Include in the output exactly the lines from the opening of the data through the line containing "return -VENT_DEEP *", and nothing more.

+ + +

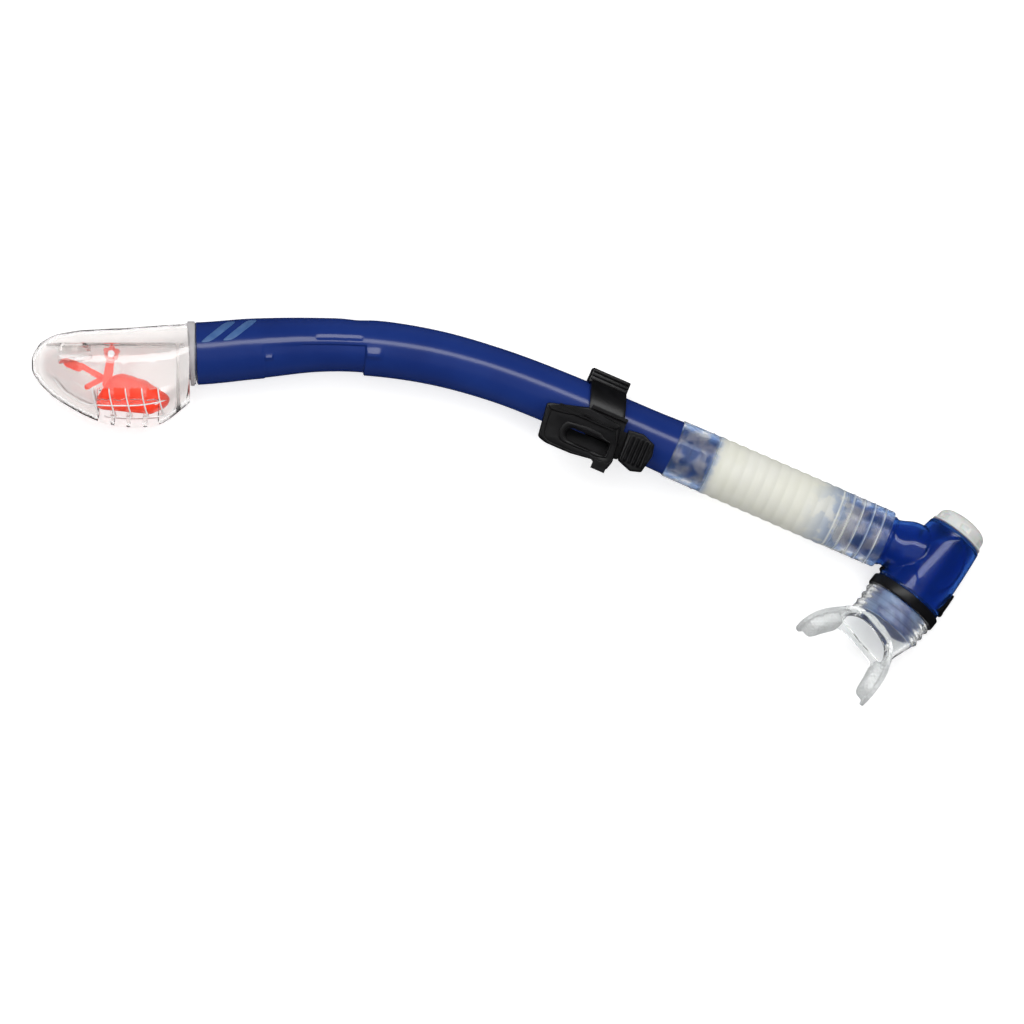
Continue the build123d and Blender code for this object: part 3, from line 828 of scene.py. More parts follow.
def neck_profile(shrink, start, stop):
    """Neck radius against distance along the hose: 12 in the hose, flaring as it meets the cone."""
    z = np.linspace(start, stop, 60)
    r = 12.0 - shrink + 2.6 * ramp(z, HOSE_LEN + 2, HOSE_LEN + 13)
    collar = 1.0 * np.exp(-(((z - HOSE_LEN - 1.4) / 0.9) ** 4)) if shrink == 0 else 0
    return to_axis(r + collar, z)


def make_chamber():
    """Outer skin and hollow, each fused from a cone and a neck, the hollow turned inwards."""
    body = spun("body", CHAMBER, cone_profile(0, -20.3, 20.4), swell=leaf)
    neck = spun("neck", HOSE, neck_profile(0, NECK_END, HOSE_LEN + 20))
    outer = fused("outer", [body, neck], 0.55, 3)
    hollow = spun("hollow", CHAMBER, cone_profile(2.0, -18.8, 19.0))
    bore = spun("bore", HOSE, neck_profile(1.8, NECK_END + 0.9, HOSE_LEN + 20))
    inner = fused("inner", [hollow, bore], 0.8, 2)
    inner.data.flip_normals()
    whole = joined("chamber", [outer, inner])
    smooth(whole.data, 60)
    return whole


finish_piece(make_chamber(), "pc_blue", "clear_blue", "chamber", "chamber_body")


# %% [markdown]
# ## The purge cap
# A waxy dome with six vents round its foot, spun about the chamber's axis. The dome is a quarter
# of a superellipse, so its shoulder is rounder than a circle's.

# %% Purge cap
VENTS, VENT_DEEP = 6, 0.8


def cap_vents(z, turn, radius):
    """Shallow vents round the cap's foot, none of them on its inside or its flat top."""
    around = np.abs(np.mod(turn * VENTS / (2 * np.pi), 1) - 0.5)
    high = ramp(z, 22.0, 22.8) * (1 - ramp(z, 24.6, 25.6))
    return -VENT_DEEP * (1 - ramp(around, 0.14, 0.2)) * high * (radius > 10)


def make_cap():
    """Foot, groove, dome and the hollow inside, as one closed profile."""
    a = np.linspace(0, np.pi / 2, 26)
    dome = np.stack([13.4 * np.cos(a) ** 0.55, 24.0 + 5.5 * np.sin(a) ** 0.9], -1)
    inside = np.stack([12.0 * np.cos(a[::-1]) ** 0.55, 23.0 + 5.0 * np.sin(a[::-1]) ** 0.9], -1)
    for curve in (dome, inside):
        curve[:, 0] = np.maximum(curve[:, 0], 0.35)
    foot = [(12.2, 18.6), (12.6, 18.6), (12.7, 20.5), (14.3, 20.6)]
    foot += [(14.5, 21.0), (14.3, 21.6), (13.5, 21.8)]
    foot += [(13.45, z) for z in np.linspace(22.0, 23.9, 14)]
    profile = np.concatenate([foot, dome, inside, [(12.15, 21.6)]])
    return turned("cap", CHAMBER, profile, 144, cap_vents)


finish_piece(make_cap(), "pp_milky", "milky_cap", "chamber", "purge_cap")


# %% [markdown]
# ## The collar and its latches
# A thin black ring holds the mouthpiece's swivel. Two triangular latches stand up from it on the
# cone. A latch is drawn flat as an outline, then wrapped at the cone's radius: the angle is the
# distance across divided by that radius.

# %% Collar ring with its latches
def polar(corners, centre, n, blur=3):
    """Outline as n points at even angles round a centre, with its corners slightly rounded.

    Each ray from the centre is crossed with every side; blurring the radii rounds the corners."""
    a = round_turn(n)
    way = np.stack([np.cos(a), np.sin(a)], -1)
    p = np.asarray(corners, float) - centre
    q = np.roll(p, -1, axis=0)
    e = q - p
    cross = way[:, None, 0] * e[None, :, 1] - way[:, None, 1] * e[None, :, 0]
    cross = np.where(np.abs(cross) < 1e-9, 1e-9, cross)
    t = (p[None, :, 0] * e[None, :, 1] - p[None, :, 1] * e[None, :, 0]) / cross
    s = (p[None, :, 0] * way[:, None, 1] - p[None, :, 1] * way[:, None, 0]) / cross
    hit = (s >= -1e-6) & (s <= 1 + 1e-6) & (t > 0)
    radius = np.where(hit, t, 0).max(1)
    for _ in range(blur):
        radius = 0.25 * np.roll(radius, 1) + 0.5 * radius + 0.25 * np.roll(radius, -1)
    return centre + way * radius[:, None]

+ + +

*CORRECT RESULT*.
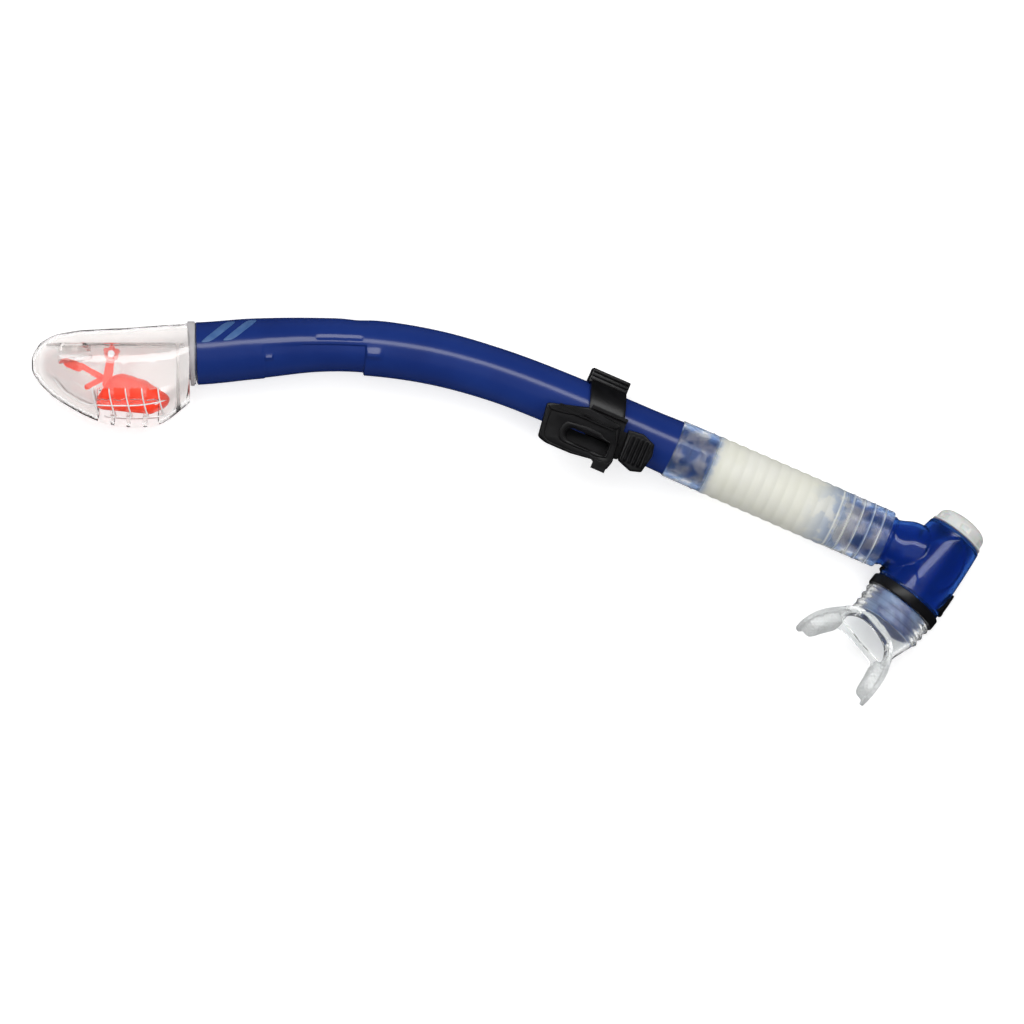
Continue the build123d and Blender code for this object: part 3, from line 828 of scene.py. More parts follow.
def neck_profile(shrink, start, stop):
    """Neck radius against distance along the hose: 12 in the hose, flaring as it meets the cone."""
    z = np.linspace(start, stop, 60)
    r = 12.0 - shrink + 2.6 * ramp(z, HOSE_LEN + 2, HOSE_LEN + 13)
    collar = 1.0 * np.exp(-(((z - HOSE_LEN - 1.4) / 0.9) ** 4)) if shrink == 0 else 0
    return to_axis(r + collar, z)


def make_chamber():
    """Outer skin and hollow, each fused from a cone and a neck, the hollow turned inwards."""
    body = spun("body", CHAMBER, cone_profile(0, -20.3, 20.4), swell=leaf)
    neck = spun("neck", HOSE, neck_profile(0, NECK_END, HOSE_LEN + 20))
    outer = fused("outer", [body, neck], 0.55, 3)
    hollow = spun("hollow", CHAMBER, cone_profile(2.0, -18.8, 19.0))
    bore = spun("bore", HOSE, neck_profile(1.8, NECK_END + 0.9, HOSE_LEN + 20))
    inner = fused("inner", [hollow, bore], 0.8, 2)
    inner.data.flip_normals()
    whole = joined("chamber", [outer, inner])
    smooth(whole.data, 60)
    return whole


finish_piece(make_chamber(), "pc_blue", "clear_blue", "chamber", "chamber_body")


# %% [markdown]
# ## The purge cap
# A waxy dome with six vents round its foot, spun about the chamber's axis. The dome is a quarter
# of a superellipse, so its shoulder is rounder than a circle's.

# %% Purge cap
VENTS, VENT_DEEP = 6, 0.8


def cap_vents(z, turn, radius):
    """Shallow vents round the cap's foot, none of them on its inside or its flat top."""
    around = np.abs(np.mod(turn * VENTS / (2 * np.pi), 1) - 0.5)
    high = ramp(z, 22.0, 22.8) * (1 - ramp(z, 24.6, 25.6))
    return -VENT_DEEP * (1 - ramp(around, 0.14, 0.2)) * high * (radius > 10)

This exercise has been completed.